§ EXERCISE INSTRUCTIONS: Retype, exactly as written, every line from the one containing "in imported if" down to the one containing "TRIANGLE_SHARE = 0.92", including both, and nothing else.

§ Scripts that build objects:
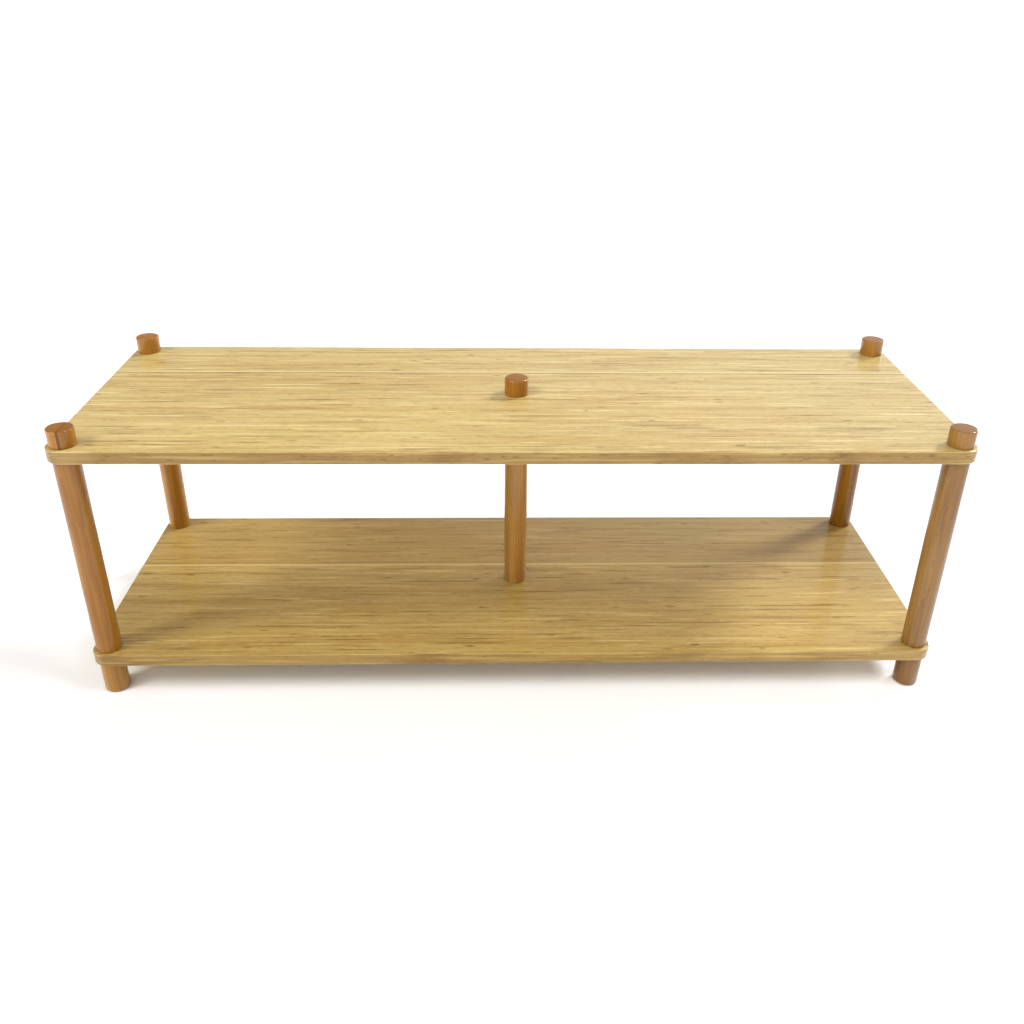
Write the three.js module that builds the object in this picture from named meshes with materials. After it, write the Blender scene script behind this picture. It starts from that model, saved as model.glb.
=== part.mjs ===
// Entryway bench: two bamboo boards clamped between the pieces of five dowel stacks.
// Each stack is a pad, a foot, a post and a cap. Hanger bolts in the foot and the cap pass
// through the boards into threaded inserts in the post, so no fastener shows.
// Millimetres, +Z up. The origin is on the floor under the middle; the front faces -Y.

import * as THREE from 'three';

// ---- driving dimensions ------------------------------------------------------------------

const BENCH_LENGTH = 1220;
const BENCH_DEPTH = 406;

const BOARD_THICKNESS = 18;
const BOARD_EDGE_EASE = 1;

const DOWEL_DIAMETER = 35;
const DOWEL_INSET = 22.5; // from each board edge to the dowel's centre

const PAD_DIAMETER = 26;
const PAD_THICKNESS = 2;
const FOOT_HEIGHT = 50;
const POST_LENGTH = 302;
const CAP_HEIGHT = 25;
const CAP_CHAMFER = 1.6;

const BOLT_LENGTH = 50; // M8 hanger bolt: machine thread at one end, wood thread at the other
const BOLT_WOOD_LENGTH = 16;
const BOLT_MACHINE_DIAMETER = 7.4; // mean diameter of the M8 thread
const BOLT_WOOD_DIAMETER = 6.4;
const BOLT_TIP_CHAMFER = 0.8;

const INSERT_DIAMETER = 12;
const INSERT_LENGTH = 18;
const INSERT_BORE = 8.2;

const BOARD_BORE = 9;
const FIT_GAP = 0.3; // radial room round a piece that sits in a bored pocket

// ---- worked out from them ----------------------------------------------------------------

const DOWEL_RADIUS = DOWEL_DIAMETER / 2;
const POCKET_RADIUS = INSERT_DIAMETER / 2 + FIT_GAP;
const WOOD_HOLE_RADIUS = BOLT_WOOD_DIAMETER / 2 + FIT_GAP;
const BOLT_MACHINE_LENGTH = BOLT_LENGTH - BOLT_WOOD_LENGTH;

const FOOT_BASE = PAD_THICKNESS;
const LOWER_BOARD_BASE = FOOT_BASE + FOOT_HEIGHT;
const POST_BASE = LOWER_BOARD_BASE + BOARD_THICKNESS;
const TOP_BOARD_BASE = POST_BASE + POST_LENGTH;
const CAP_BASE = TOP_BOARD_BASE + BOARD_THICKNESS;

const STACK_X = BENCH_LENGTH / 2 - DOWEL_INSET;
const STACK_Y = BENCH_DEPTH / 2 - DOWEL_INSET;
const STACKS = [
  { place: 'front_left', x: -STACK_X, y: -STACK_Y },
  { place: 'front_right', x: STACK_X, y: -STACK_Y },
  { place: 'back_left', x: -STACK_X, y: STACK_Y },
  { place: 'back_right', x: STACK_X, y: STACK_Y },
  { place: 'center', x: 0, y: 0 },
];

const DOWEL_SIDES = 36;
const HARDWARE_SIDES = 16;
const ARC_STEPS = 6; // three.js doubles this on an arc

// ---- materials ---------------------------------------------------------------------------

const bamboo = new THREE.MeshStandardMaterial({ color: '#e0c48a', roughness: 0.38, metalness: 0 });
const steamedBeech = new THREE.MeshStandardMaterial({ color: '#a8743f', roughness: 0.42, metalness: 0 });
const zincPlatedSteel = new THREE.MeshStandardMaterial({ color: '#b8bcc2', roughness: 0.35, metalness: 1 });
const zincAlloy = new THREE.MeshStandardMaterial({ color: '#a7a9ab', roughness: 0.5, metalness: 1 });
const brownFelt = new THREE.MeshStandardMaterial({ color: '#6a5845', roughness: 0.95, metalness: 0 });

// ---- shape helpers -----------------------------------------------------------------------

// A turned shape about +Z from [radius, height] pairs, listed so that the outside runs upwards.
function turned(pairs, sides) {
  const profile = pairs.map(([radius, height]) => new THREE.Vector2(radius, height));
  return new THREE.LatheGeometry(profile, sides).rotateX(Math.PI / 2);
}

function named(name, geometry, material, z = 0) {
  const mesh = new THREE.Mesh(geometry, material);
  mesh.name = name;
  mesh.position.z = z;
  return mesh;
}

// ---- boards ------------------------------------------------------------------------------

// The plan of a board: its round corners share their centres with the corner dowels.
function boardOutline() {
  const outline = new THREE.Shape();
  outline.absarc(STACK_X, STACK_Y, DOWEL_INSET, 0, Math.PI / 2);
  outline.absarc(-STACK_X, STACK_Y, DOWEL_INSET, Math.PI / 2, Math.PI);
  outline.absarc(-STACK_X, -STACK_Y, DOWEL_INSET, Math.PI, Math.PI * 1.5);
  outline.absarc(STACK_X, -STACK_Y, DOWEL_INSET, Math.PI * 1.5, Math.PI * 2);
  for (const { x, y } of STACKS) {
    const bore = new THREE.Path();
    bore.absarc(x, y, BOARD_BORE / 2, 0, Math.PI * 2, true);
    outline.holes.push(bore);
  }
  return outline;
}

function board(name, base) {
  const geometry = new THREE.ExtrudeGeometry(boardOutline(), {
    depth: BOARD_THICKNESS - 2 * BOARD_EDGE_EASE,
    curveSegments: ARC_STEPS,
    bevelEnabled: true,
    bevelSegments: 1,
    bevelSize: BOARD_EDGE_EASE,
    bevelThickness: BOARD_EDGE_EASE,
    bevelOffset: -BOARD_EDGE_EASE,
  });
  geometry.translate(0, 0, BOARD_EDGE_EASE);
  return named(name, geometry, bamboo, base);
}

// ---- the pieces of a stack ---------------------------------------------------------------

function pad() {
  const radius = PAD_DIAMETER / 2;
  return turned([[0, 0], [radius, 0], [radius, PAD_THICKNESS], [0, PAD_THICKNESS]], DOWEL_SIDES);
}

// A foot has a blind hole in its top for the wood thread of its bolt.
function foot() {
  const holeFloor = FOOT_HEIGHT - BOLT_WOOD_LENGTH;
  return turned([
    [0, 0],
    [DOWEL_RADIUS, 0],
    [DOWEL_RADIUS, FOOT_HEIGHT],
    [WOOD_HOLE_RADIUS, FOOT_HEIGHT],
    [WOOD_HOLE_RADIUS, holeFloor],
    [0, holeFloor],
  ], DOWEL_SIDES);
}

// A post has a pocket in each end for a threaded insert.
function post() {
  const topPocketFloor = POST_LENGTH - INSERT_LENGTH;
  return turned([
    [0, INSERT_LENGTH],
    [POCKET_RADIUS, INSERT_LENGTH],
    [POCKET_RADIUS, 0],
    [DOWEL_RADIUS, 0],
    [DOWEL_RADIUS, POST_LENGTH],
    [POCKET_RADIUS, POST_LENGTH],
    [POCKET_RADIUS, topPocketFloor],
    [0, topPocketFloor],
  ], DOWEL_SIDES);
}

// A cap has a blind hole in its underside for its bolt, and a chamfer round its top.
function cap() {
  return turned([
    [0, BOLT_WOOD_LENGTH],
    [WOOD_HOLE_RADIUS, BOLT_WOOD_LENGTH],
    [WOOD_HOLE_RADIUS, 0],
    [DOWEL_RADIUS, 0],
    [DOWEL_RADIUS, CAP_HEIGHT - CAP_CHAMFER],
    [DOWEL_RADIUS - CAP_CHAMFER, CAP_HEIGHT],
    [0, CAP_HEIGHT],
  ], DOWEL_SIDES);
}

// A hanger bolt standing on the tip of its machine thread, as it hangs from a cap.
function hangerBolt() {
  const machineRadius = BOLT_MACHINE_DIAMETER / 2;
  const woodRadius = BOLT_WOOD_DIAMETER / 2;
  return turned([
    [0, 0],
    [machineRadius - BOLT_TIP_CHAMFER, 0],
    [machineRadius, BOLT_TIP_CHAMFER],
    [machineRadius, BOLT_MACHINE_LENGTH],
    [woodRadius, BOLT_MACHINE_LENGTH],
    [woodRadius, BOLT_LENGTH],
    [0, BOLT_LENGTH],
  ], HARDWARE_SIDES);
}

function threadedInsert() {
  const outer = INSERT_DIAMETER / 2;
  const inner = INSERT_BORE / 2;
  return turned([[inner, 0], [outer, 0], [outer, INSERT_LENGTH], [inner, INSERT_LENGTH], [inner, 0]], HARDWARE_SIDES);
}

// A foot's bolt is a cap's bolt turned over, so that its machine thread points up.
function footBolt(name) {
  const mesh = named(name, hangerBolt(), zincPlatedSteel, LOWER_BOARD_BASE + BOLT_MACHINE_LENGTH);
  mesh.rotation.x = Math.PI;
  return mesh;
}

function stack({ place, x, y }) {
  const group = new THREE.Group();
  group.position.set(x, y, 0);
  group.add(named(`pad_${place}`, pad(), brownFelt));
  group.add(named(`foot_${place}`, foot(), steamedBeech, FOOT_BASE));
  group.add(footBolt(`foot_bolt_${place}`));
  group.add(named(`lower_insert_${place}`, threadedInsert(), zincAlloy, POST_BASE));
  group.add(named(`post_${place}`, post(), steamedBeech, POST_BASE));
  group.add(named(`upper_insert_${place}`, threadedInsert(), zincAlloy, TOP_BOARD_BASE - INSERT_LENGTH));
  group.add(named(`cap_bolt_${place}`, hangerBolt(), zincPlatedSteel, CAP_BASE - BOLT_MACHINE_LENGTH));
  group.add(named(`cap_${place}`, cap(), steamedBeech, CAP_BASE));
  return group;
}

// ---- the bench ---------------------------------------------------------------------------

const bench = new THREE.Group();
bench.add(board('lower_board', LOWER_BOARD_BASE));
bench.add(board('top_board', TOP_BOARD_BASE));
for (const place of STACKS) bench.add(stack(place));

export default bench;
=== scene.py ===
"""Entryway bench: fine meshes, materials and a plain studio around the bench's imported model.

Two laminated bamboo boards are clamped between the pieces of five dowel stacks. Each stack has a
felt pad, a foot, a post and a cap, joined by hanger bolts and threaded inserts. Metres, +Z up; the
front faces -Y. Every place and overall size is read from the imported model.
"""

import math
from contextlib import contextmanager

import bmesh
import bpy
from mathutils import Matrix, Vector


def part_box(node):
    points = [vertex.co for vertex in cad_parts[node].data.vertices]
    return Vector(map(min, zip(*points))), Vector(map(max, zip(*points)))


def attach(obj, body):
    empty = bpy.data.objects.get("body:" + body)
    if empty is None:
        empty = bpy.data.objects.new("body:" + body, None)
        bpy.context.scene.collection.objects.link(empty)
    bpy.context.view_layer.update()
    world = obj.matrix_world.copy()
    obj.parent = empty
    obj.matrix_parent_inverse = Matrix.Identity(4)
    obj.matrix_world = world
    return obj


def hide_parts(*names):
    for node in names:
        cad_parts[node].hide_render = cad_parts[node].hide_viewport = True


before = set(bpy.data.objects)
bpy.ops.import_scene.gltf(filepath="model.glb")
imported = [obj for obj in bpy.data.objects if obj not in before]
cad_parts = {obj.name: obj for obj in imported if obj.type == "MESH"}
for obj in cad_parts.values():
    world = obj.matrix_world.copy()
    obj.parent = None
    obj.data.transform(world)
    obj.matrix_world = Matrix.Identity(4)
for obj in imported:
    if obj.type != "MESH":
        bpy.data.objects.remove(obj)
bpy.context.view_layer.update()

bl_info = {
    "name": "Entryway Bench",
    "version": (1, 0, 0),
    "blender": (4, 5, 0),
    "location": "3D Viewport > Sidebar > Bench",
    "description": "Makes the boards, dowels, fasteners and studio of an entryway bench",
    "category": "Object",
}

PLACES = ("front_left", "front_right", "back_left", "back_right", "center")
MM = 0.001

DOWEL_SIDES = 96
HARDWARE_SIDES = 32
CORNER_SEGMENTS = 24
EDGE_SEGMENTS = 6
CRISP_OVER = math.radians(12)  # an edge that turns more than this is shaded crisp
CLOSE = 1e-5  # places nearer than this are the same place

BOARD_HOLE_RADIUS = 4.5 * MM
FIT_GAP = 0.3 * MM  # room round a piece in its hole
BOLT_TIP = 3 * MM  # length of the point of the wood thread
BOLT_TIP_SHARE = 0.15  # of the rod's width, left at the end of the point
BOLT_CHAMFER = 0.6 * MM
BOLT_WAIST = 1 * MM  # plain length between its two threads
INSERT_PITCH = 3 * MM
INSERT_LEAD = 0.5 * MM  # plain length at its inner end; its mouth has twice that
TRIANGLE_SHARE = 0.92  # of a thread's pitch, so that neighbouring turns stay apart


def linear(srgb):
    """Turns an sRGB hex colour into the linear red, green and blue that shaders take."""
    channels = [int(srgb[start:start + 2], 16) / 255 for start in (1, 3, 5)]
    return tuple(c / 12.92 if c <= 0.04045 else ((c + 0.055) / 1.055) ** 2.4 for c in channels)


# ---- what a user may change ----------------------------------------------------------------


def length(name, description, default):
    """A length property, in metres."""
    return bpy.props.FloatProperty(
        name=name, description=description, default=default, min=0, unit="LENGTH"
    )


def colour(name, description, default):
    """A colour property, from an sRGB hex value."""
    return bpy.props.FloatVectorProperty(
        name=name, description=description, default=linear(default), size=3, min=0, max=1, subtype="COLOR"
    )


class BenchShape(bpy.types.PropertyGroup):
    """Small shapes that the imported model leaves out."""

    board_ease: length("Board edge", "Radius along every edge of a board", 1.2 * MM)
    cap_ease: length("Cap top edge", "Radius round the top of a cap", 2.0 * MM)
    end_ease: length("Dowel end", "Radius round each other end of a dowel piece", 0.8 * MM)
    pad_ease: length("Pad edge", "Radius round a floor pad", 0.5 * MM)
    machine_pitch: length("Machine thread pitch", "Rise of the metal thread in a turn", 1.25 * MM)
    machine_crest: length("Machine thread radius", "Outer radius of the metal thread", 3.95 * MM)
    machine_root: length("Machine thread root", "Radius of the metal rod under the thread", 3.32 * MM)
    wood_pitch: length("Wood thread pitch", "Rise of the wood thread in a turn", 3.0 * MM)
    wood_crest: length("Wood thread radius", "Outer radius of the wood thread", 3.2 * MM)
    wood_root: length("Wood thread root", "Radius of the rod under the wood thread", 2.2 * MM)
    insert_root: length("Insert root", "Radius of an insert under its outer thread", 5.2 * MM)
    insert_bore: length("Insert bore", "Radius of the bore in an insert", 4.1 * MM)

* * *

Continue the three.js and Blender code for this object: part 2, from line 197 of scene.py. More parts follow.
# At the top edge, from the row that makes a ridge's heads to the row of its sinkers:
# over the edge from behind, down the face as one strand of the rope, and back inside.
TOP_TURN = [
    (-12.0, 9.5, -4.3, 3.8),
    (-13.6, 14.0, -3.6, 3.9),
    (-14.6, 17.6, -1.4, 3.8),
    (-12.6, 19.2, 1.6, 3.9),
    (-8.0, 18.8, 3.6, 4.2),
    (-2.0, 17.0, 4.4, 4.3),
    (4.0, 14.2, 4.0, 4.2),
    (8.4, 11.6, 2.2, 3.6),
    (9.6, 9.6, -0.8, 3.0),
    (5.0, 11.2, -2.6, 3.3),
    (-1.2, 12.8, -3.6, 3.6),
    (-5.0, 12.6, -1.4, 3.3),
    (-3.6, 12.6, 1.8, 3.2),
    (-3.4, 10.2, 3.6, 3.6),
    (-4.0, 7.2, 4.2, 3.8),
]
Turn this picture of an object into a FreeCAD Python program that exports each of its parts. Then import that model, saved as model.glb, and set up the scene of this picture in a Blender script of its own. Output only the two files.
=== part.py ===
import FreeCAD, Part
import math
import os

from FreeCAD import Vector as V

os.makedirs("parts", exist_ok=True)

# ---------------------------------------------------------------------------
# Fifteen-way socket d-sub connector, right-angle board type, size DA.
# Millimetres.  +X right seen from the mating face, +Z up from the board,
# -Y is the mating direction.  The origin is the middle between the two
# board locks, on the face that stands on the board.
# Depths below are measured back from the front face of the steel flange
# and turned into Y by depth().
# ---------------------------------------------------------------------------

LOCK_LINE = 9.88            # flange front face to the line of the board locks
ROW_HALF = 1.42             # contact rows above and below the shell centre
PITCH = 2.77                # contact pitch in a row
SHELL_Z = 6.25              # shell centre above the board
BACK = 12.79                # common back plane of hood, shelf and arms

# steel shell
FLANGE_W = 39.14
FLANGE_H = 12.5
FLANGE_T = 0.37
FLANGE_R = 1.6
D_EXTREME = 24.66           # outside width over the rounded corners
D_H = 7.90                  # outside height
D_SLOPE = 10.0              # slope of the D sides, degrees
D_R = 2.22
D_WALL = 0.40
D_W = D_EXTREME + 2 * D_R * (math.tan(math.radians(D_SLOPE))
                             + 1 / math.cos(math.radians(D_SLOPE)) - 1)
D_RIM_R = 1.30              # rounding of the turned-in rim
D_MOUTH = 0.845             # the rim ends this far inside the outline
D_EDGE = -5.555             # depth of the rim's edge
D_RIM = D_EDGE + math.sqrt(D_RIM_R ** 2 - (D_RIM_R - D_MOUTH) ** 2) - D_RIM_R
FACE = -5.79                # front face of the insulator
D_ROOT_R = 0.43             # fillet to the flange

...

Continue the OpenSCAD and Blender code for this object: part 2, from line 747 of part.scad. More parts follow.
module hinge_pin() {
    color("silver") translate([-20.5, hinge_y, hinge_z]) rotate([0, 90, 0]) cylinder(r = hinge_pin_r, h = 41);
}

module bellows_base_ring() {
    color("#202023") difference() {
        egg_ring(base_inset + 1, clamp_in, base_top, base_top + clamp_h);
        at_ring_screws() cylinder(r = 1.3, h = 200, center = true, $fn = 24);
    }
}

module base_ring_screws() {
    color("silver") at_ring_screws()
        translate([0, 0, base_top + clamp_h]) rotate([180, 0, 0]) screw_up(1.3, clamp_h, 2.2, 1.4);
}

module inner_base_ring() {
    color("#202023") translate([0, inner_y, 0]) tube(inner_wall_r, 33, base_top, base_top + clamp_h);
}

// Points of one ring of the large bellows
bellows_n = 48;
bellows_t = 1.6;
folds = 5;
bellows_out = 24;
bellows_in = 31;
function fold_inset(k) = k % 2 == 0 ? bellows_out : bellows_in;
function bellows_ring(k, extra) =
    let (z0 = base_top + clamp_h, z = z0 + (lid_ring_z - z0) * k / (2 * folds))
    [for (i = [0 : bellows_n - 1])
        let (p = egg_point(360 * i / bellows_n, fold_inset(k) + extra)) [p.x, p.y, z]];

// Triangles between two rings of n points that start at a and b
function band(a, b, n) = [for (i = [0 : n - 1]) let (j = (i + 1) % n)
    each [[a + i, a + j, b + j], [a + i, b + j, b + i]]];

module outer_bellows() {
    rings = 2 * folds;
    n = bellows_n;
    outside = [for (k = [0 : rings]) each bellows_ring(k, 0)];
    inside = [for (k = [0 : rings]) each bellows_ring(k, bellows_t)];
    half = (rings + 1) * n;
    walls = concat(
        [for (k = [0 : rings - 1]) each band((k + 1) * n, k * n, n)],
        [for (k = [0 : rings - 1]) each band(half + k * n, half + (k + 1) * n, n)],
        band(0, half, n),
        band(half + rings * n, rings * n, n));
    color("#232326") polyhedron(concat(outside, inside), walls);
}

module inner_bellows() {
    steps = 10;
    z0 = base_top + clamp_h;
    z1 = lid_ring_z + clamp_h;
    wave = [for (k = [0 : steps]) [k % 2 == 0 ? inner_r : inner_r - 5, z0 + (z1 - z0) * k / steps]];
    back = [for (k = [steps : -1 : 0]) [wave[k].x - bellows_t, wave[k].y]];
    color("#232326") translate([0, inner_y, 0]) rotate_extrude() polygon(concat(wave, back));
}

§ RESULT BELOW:
cad_parts = {obj.name: obj for obj in imported if obj.type == "MESH"}
for obj in cad_parts.values():
    world = obj.matrix_world.copy()
    obj.parent = None
    obj.data.transform(world)
    obj.matrix_world = Matrix.Identity(4)
for obj in imported:
    if obj.type != "MESH":
        bpy.data.objects.remove(obj)
bpy.context.view_layer.update()

bl_info = {
    "name": "Entryway Bench",
    "version": (1, 0, 0),
    "blender": (4, 5, 0),
    "location": "3D Viewport > Sidebar > Bench",
    "description": "Makes the boards, dowels, fasteners and studio of an entryway bench",
    "category": "Object",
}

PLACES = ("front_left", "front_right", "back_left", "back_right", "center")
MM = 0.001

DOWEL_SIDES = 96
HARDWARE_SIDES = 32
CORNER_SEGMENTS = 24
EDGE_SEGMENTS = 6
CRISP_OVER = math.radians(12)  # an edge that turns more than this is shaded crisp
CLOSE = 1e-5  # places nearer than this are the same place

BOARD_HOLE_RADIUS = 4.5 * MM
FIT_GAP = 0.3 * MM  # room round a piece in its hole
BOLT_TIP = 3 * MM  # length of the point of the wood thread
BOLT_TIP_SHARE = 0.15  # of the rod's width, left at the end of the point
BOLT_CHAMFER = 0.6 * MM
BOLT_WAIST = 1 * MM  # plain length between its two threads
INSERT_PITCH = 3 * MM
INSERT_LEAD = 0.5 * MM  # plain length at its inner end; its mouth has twice that
TRIANGLE_SHARE = 0.92  # of a thread's pitch, so that neighbouring turns stay apart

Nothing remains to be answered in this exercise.